● Your task
Answer with one number: the count of lines in this material that hold the word "objects".

● Material provided
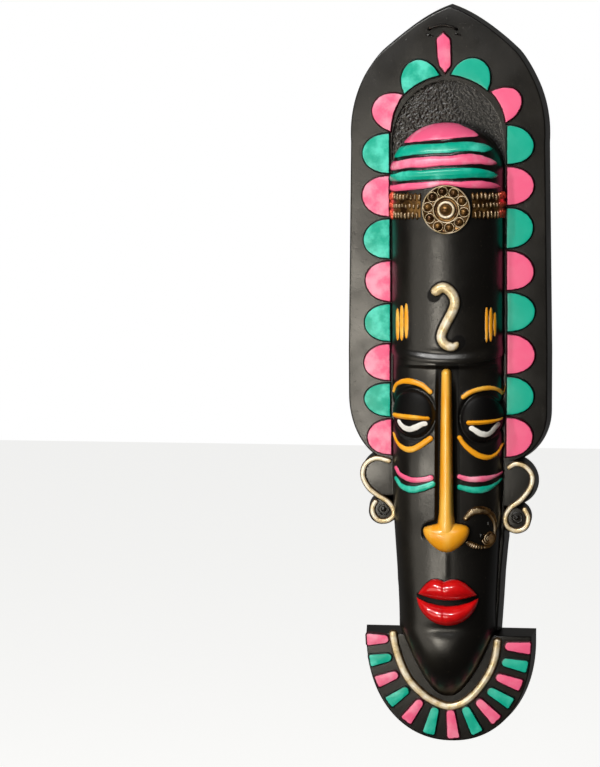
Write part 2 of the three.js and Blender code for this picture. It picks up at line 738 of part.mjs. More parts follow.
function collarWork() {
  const cord = arc(CORD.x, CORD.top, CORD.half, CORD.tall, -180, 0, 16);
  const point = ({ x, wide, tall }, degrees) => {
    const turn = THREE.MathUtils.degToRad(degrees);
    const [c, s] = [Math.cos(turn), Math.sin(turn)];
    const reach = (wide * tall) / Math.hypot(tall * c, wide * s);
    return new THREE.Vector2(x - reach * c, BARS.drop + reach * s);
  };
  const bars = steps(BARS.count - 1).map((t) => {
    const outer = mix(BARS.from, BARS.to, t) + BARS.bunch * Math.sin(Math.PI * t);
    const inner = outer + BARS.turn * Math.sin(THREE.MathUtils.degToRad(2 * outer));
    const [foot, end] = [point(BAR_INNER, inner), point(BAR_OUTER, outer)];
    const along = end.clone().sub(foot).normalize();
    const across = new THREE.Vector2(-along.y, along.x);
    const outline = [
      foot.clone().addScaledVector(across, -BAR_INNER.half),
      end.clone().addScaledVector(across, -BAR_OUTER.half),
      end.clone().addScaledVector(across, BAR_OUTER.half),
      foot.clone().addScaledVector(across, BAR_INNER.half),
      foot.clone().addScaledVector(along, -BAR_INNER.half / 2),
    ];
    return layered(outline, BAR_LEVELS);
  });
  return [ridge(cord, { wide: CORD.wide, rise: CORD.rise, ground: onPlate }), ...bars];
}

// Hanging
const HANG = { x: -4, drop: 21, half: 11.1, radius: 2, pocketDeep: 9 };
const POCKET = { top: 14, end: 46, half: 16, corner: 5 };

function hangingCuts() {
  const holes = [-1, 1].map((side) =>
    disc(HANG.x + side * HANG.half, HANG.drop, HANG.radius, [[-1, 0], [PLATE_DEPTH + 1, 0]], 12),
  );
  const { top, end, half, corner } = POCKET;
  const outline = bothSides([
    new THREE.Vector2(half - corner, end),
    new THREE.Vector2(half, end - corner),
    new THREE.Vector2(half, top + corner),
    new THREE.Vector2(half - corner, top),
  ]);
  const pocket = outline.map((p) => new THREE.Vector2(p.x + HANG.x, p.y));
  return [...holes, layered(pocket, [[-1, 0], [HANG.pocketDeep, 1]])];
}

const WIRE = { radius: 0.75, gap: 0.3, bow: 3.2, slack: 1.5, turns: 32, sides: 6 };

// A closed loop of round wire: over the front, through both holes and across the pocket behind.
function hangingWire() {
  const front = PLATE_DEPTH + WIRE.gap + WIRE.radius;
  const back = HANG.pocketDeep - WIRE.gap - WIRE.radius - WIRE.slack;
  const place = (x, out, up) => at(HANG.x + x, out, HANG.drop - up);
  const line = new THREE.CatmullRomCurve3(
    [
      place(-HANG.half, front - 2.4, 0),
      place(-HANG.half + 1.6, front, WIRE.bow * 0.3),
      place(0, front, WIRE.bow),
      place(HANG.half - 1.6, front, WIRE.bow * 0.3),
      place(HANG.half, front - 2.4, 0),
      place(HANG.half, HANG.pocketDeep + 2, 0),
      place(HANG.half, back + 1.6, 0),
      place(HANG.half - 1.8, back, 0),
      place(0, back, 1.2),
      place(-HANG.half + 1.8, back, 0),
      place(-HANG.half, back + 1.6, 0),
      place(-HANG.half, HANG.pocketDeep + 2, 0),
    ],
    true,
    "centripetal",
  );
  const { turns: count, sides } = WIRE;
  const frames = line.computeFrenetFrames(count, true);
  const points = [];
  const triangles = [];
  for (let i = 0; i < count; i++) {
    const centre = line.getPointAt(i / count);
    for (let j = 0; j < sides; j++) {
      const turn = (2 * Math.PI * j) / sides;
      points.push(
        centre
          .clone()
          .addScaledVector(frames.normals[i], WIRE.radius * Math.cos(turn))
          .addScaledVector(frames.binormals[i], WIRE.radius * Math.sin(turn)),
      );
      const [a, b] = [i * sides + j, i * sides + ((j + 1) % sides)];
      const [c, d] = [a, b].map((k) => (k + sides) % (count * sides));
      triangles.push([a, b, d], [a, d, c]);
    }
  }
  return solidOf(points, triangles);
}

// The whole mask

function maskBody() {
  const plate = unite([
    layered(boardOutline(), PLATE_LEVELS),
    ...earPlates(),
    jawPlate(),
    collarPlate(),
  ]).subtract(niche());
  const raised = [
    ...border(),
    dart(),
    ...ridgedBands(),
    ...brooch(),
    ...forehead(),
    ...eyes(),
    ...cheekStripes(),
    ...nose(),
    ...noseRing(),
    ...lips(),
    ...earScrolls(),
    ...collarWork(),
  ];
  const bare = [...sockets(), trough()].reduce((whole, cut) => whole.subtract(cut), head());
  return [hollow(), ...hangingCuts()].reduce(
    (whole, cut) => whole.subtract(cut),
    unite([plate, bare, ...raised]),
  );
}

function namedMesh(name, solid, material) {
  const { vertProperties, triVerts, numProp } = solid.getMesh();
  const corners = Array.from({ length: vertProperties.length / numProp }, (_, i) =>
    new THREE.Vector3().fromArray(vertProperties, i * numProp),
  );
  const geometry = new THREE.BufferGeometry().setFromPoints(corners);
  geometry.setIndex(new THREE.BufferAttribute(triVerts, 1));
  geometry.computeVertexNormals();
  const mesh = new THREE.Mesh(geometry, material);
  mesh.name = name;
  return mesh;
}

const clay = new THREE.MeshStandardMaterial({ color: 0x1d1a18, roughness: 0.5, metalness: 0 });
const iron = new THREE.MeshStandardMaterial({ color: 0x14130f, roughness: 0.45, metalness: 0.8 });

const wallMask = new THREE.Group();
wallMask.add(namedMesh("mask", maskBody(), clay));
wallMask.add(namedMesh("hanging_wire", hangingWire(), iron));

export default wallMask;
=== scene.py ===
# %% [markdown]
# # A painted terracotta wall mask
#
# The real thing is one pressed piece of clay about 61 cm long: a pointed board, a long
# stylised face that stands out of it, two scrolled ears and a barred collar. It was dipped in
# a satin brown-black, and its pads, bars, lips and lines were painted by hand over the clay.
#
# The lesson goes the way the maker went: the frame and the camera, the paints, the clay
# itself, and then each thing that is laid on it. Every piece is a closed mesh sunk a little
# way into the clay, as a pressed ornament is.

import math

import bmesh
import bpy
import numpy as np
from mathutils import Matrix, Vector
from mathutils.kdtree import KDTree


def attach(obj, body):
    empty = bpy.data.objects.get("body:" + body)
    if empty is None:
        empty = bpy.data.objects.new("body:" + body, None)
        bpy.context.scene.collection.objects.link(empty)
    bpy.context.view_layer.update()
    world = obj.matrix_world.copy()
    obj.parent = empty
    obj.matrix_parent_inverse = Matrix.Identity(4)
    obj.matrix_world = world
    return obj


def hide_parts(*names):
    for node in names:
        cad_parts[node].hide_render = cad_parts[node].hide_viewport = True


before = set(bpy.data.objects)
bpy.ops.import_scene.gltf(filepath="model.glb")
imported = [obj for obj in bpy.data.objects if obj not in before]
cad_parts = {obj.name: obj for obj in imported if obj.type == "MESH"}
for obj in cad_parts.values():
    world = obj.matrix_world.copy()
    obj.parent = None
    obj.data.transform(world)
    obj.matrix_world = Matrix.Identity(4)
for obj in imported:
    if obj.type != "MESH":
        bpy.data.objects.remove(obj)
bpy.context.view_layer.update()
MM = 0.001

# %% [markdown]
# ## Places on the mask
#
# A place is given as a maker would measure it: x to the right of the middle, out in front of
# the wall, and drop below the tip of the board, all in millimetres. The head leans a little to
# the right as it comes forward, so one function turns such a place into Blender's metres, and
# every piece uses it. Where x is counted from the leaning middle line of the head, the lean
# is already in the function.

# %% From x, out and drop to metres
HEIGHT = 610
BOARD_WIDTH = 168.4
PLATE_DEPTH = 22
ORIGIN_DROP = 62
HEAD_LEAN = 0.065
RIGHT_EAR_SAG = 5.5


def at(x, out, drop):
    """Metres in the frame for places in millimetres, which may be arrays."""
    x, out, drop = np.broadcast_arrays(
        np.asarray(x, float), np.asarray(out, float), np.asarray(drop, float)
    )
    lean = HEAD_LEAN * np.maximum(0, out - PLATE_DEPTH)
    return np.stack([x + lean, -out, ORIGIN_DROP - drop], axis=-1) * MM


def ease(t):
    t = np.clip(t, 0, 1)
    return t * t * (3 - 2 * t)


def hump(v, centre, wide):
    """A soft bump: 1 at the centre and nearly 0 at twice the width."""
    return np.exp(-(((v - centre) / wide) ** 2))


def stretch(v, start, end, fade_in, fade_out):
    """1 between start and end, eased in after the start and out before the end."""
    return ease((v - start) / fade_in) * ease((end - v) / fade_out)


def mix(a, b, t):
    return a + (b - a) * t


print("the tip is at", at(0, 0, 0), "and the foot of the collar at", at(0, 0, HEIGHT))

# %% [markdown]
# ## Camera
#
# The photograph was taken from about two metres, a little to the right of the mask and a
# little above it. The mask stands right of the middle of the picture, so the lens is shifted
# sideways, which keeps the upright lines upright.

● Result
6